Many social media posts and interviews after the release of the latest population statistics suggested that the government’s measures might be too little, too late. In the view of many, the government has done little to address the deeper reasons why many young couples choose to have only one child, or none at all, such as the cost of parenting and education, and the lack of substantial government support, both at home and in the workplace, especially for women.

“I want to have a baby, but life is too stressful,” Wu Yilan, 34, a shopkeeper in Beijing, said in a telephone interview. She said she had discussed the issue with her ex-boyfriend. “If you have a partner, you probably want to have one.”

Anxiety and debate about a new age of Chinese population has been growing as the birth rate has fallen, especially in recent years, and has reached a tipping point: China’s population fell by 850,000 in 2022, the first time since the early 1960s that the number of deaths in China exceeded the number of births.

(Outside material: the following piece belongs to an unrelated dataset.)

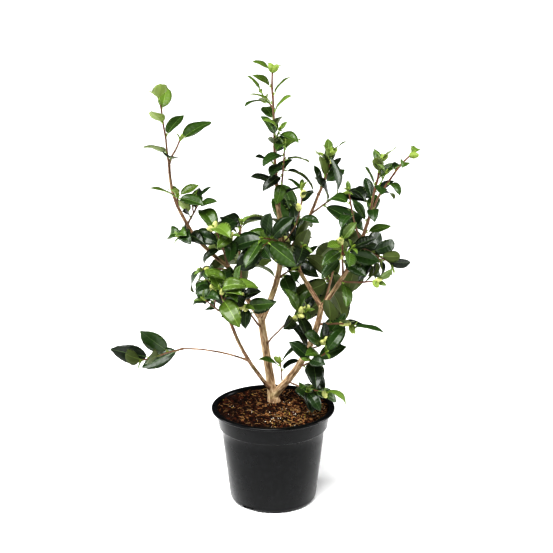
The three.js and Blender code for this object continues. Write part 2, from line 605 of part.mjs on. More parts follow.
/** The two rings that draw a twig's end out into its slim leaf bud. */
function budRings(tip, bud) {
  const onward = heading(tip.azimuth, tip.rise);
  return [
    { ...tip, point: blend([tip.point, 1], [onward, bud.length * 0.4]), radius: bud.radius },
    { ...tip, point: blend([tip.point, 1], [onward, bud.length - BUD.sunk]), radius: 0.15 },
  ];
}

/** A tapering tube along a limb, with a bud at its tip where one grows there. */
function tube(limb, sides, extra = 0) {
  const rings = ringsOf(limb, extra);
  const bud = buds.find((other) => other.endsTwig === limb.name);
  if (bud && extra === 0) rings.push(...budRings(rings.at(-1), bud));
  const last = rings.length - 1;
  return solid(shaped(new THREE.CylinderGeometry(1, 1, last, sides, last), (x, y, z) => {
    const { point, azimuth, rise, radius } = rings[Math.round(y + last / 2)];
    return blend(
      [point, 1], [around(azimuth, rise, 90), -x * radius], [around(azimuth, rise, 0), z * radius]);
  }));
}

/** A leaf: a point sunk through the twig, then three-sided sections with the keel below. */
function leafSolid(leaf) {
  const last = LEAF.stations.length + 1;
  return solid(shaped(new THREE.SphereGeometry(1, 3, last), (x, y, z) => {
    const ring = Math.round((1 - Math.acos(clamp(y, -1, 1)) / Math.PI) * last);
    if (ring === 0) return leaf.root;
    if (ring === last) return bladePoint(leaf, 1, 0).point;
    const keel = x < 0;
    const { point, normal } = bladePoint(leaf, LEAF.stations[ring - 1], keel ? 0 : Math.sign(z));
    return keel ? point.addScaledVector(normal, -leaf.length * LEAF.thickness) : point;
  }));
}

/** A plump flower bud. */
function budSolid(bud) {
  const body = new THREE.SphereGeometry(1, 4, 3).scale(bud.radius, bud.length / 2, bud.radius);
  const turn = new THREE.Quaternion().setFromUnitVectors(new THREE.Vector3(0, 1, 0), bud.direction);
  return solid(body.applyQuaternion(turn).translate(...bud.middle));
}

// ---------------------------------------------------------------- pot and compost

function turned(profile) {
  const points = profile.map(([radius, height]) => new THREE.Vector2(radius, height));
  return new THREE.LatheGeometry(points, POT.sides).rotateX(Math.PI / 2);
}

/** Points of a quarter-round corner between two directions about its centre. */
function corner(centreX, centreY, radius, from, to, steps = 3) {
  const points = [];
  for (let k = 0; k <= steps; k++) {
    const angle = radians(from + ((to - from) * k) / steps);
    points.push([centreX + radius * Math.cos(angle), centreY + radius * Math.sin(angle)]);
  }
  return points;
}

const SHOULDER_FOOT = POT.height - POT.collarHeight - POT.shoulder;
const SHOULDER_TOP = POT.height - POT.collarHeight;
const LIP_FOOT = POT.height - POT.lip;
const LIP_ROUND = POT.lip / 2;

function potShell() {
  const w = POT.wall;
  return solid(turned([
    [0, 0],
    ...corner(POT.baseRadius - POT.corner, POT.corner, POT.corner, -90, 0),
    [POT.bodyTop, SHOULDER_FOOT],
    [POT.collarFoot, SHOULDER_TOP],
    [POT.collarTop, LIP_FOOT],
    ...corner(POT.rimRadius - LIP_ROUND, POT.height - LIP_ROUND, LIP_ROUND, -90, 90, 4),
    [POT.collarTop, POT.height],
    [POT.collarTop - w, POT.height - w],
    [POT.collarFoot - w, SHOULDER_TOP + w / 2],
    [POT.bodyTop - w, SHOULDER_FOOT + w / 2],
    [POT.baseRadius - w, POT.floor + POT.corner],
    [POT.baseRadius - POT.corner, POT.floor],
    [0, POT.floor],
  ]));
}

/** The compost's outline, clear of the pot by the gap, under a gently domed top. */
function compostFill() {
  const inset = POT.wall + GAP;
  const up = (COMPOST.edge - SHOULDER_TOP) / POT.collarHeight;
  const edgeRadius = THREE.MathUtils.lerp(POT.collarFoot, POT.collarTop, up) - inset - GAP;
  return solid(turned([
    [0, POT.floor + GAP],
    [POT.baseRadius - POT.corner - GAP, POT.floor + GAP],
    [POT.baseRadius - inset, POT.floor + POT.corner + GAP],
    [POT.bodyTop - inset, SHOULDER_FOOT + POT.wall / 2 + GAP],
    [POT.collarFoot - inset, SHOULDER_TOP + POT.wall / 2 + GAP],
    [edgeRadius, COMPOST.edge],
    [COMPOST.shoulderRadius, COMPOST.shoulder],
    [COMPOST.flatRadius, COMPOST.top],
    [0, COMPOST.top],
  ]));
}

/** One radial drain channel, `extra` larger all round. */
function channelBlock(number, extra, outer) {
  const length = outer - CHANNEL.inner + extra;
  const height = CHANNEL.height + extra + 1;
  const block = new THREE.BoxGeometry(length, CHANNEL.width + 2 * extra, height);
  block.translate(CHANNEL.inner - extra + length / 2, 0, height / 2 - 1);
  return solid(block.rotateZ(radians(CHANNEL.azimuth + (360 / CHANNEL.count) * number)));
}

function drainHole(number) {
  const hole = new THREE.CylinderGeometry(CHANNEL.hole, CHANNEL.hole, 4 * CHANNEL.height, 8);
  hole.rotateX(Math.PI / 2).translate((CHANNEL.inner + POT.baseRadius) / 2, 0, 0);
  return solid(hole.rotateZ(radians(CHANNEL.azimuth + (360 / CHANNEL.count) * number)));
}

function potAndCompost() {
  let pot = potShell();
  let compost = compostFill();
  const ground = solid(new THREE.BoxGeometry(400, 400, 100).translate(0, 0, -50));
  for (let number = 0; number < CHANNEL.count; number++) {
    pot = pot.add(channelBlock(number, CHANNEL.wall, POT.baseRadius - POT.corner).subtract(ground));
    compost = compost.subtract(
      channelBlock(number, CHANNEL.wall + GAP, POT.baseRadius + POT.corner));
  }
  for (let number = 0; number < CHANNEL.count; number++) {
    pot = pot.subtract(channelBlock(number, 0, POT.rimRadius)).subtract(drainHole(number));
  }
  return [mesh(pot, 'pot', COLOURS.pot), mesh(compost, 'compost', COLOURS.compost)];
}

// ---------------------------------------------------------------- assembly

const camellia = new THREE.Group();
camellia.add(...potAndCompost());

/** Everything below this plane is cut away, which leaves the flat foot of the trunk. */
const below = solid(
  new THREE.BoxGeometry(400, 400, 100).translate(0, 0, COMPOST.top + GAP - 50));

/** Widened tubes of the limbs that stand already, which every later limb is cut clear of. */
const standing = [];

function boxesMeet(one, other) {
  const a = one.boundingBox();
  const b = other.boundingBox();
  return [0, 1, 2].every((axis) => a.min[axis] < b.max[axis] && b.min[axis] < a.max[axis]);
}

function cutClear(body) {
  const near = standing.filter((other) => boxesMeet(body, other));
  return near.reduce((rest, other) => rest.subtract(other), body);
}

for (const { name } of LIMBS) {
  const limb = limbs.get(name);
  const body = cutClear(tube(limb, SIDES.limb)).subtract(below);
  standing.push(tube(limb, SIDES.limb, GAP));
  camellia.add(mesh(body, name, COLOURS.limb));
}

for (const mass of MASSES) {
  const parts = [...limbs.values()].filter((limb) => limb.mass === mass.name);
  const tubes = parts.map((limb) => tube(limb, SIDES.twig));
  const blades = leaves.filter((leaf) => leaf.mass === mass.name).map(leafSolid);
  const flowers = buds.filter((bud) => bud.mass === mass.name && !bud.endsTwig).map(budSolid);
  const body = wasm.Manifold.union([...tubes, ...blades, ...flowers]);
  camellia.add(mesh(cutClear(body), mass.name, COLOURS[mass.tone]));
  standing.push(tube(limbs.get(mass.name), SIDES.twig, GAP));
}

camellia.updateMatrixWorld(true);

export default camellia;
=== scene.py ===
# %% [markdown]
# # A camellia shrub in its nursery pot
# A young camellia, about 0.67 m high with its pot, is a good exercise in growing a plant by rule.
# Its wood, twigs, leaves and buds all come from two tables, of limbs and of shoots, and one seeded
# rule, so that the shrub is the same on every run. The pot and the compost are modelled one by one.
#
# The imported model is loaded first. It holds the plain solids that every piece here replaces, and
# the pot's height and rim are read from its box. The dressed shrub has to stay the same size.

# %% Load the frame
import math

import bpy
import numpy as np
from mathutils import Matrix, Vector, noise


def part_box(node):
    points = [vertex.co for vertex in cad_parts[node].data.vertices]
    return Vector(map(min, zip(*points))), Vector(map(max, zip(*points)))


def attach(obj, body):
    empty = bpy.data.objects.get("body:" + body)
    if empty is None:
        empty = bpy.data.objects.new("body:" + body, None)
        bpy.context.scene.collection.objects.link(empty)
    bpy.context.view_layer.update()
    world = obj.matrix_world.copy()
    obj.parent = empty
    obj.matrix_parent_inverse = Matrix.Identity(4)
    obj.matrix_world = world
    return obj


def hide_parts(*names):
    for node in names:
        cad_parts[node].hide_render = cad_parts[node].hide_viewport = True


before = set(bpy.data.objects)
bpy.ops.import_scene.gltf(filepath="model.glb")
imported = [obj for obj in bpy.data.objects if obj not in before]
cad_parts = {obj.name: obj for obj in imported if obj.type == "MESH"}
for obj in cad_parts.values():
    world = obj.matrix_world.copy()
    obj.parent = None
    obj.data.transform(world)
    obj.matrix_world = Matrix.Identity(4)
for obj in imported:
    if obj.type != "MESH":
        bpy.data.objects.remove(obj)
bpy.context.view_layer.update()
MM = 0.001  # the growth rule and all sizes below are in millimetres

# %% [markdown]
# ## Camera, floor and light
# The camera stands two metres off and looks down a little, so that the compost shows as a narrow
# ellipse and the pot's sides stay nearly upright. A long lens keeps the crown free of distortion.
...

Chinese demographers, economists and business leaders have floated many ideas on how to support the growing number of elderly and encourage couples to have more children. The government had already scrapped the three-decade-old “one-child” policy in 2016, allowing couples to have two children before raising it to three in 2021.

Still, most couples have only one child, although two children are more common in rural areas. Many young people, especially women, are skeptical that the government will make it easier for them to keep their jobs after having children.